The effect of phosphate treatment on lead relative bioavailability (Pb RBA) was assessed in three distinct Pb-contaminated soils. Phosphoric acid (PA) or rock phosphate were added to smelter (PP2), nonferrous slag (SH15), and shooting range (SR01) impacted soils at a P:Pb molar ratio of 5:1. In all of the phosphate amended soils, Pb RBA decreased compared to that in untreated soils when assessed using an in vivo mouse model. Treatment effect ratios (i.e., the ratio of Pb RBA in treated soil divided by Pb RBA in untreated soil) ranged from 0.39 to 0.67, 0.48 to 0.90, and 0.03 to 0.19 for PP2, SH15, and SR01, respectively.

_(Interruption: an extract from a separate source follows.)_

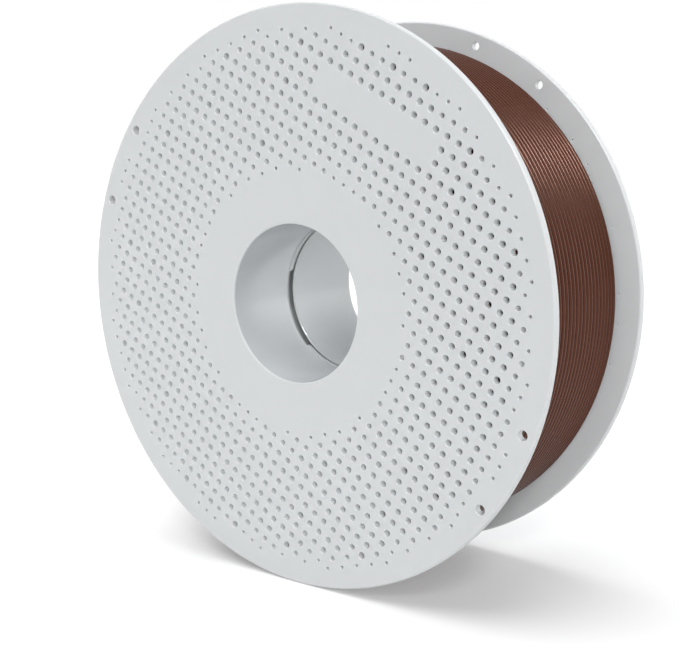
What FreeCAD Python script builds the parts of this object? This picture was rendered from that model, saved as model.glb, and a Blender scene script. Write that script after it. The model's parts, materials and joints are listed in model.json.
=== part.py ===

The decrease in Pb RBA following phosphate amendment was attributed to the formation of poorly soluble Pb phosphates (i.e., chloropyromorphite, hydroxypyromorphite, and Pb phosphate) that were identified by X-ray absorption spectroscopy (XAS). However, a similar decrease in Pb RBA was also observed in untreated soils following the sequential gavage of phosphate amendments. This suggests that in vivo processes may also facilitate the formation of poorly soluble Pb phosphates, which decreases Pb absorption. Furthermore, XAS analysis of PA-treated PP2 indicated further in vivo changes in Pb speciation as it moved through the gastrointestinal tract, which resulted in the transformation of hydroxypyromorphite to chloropyromorphite.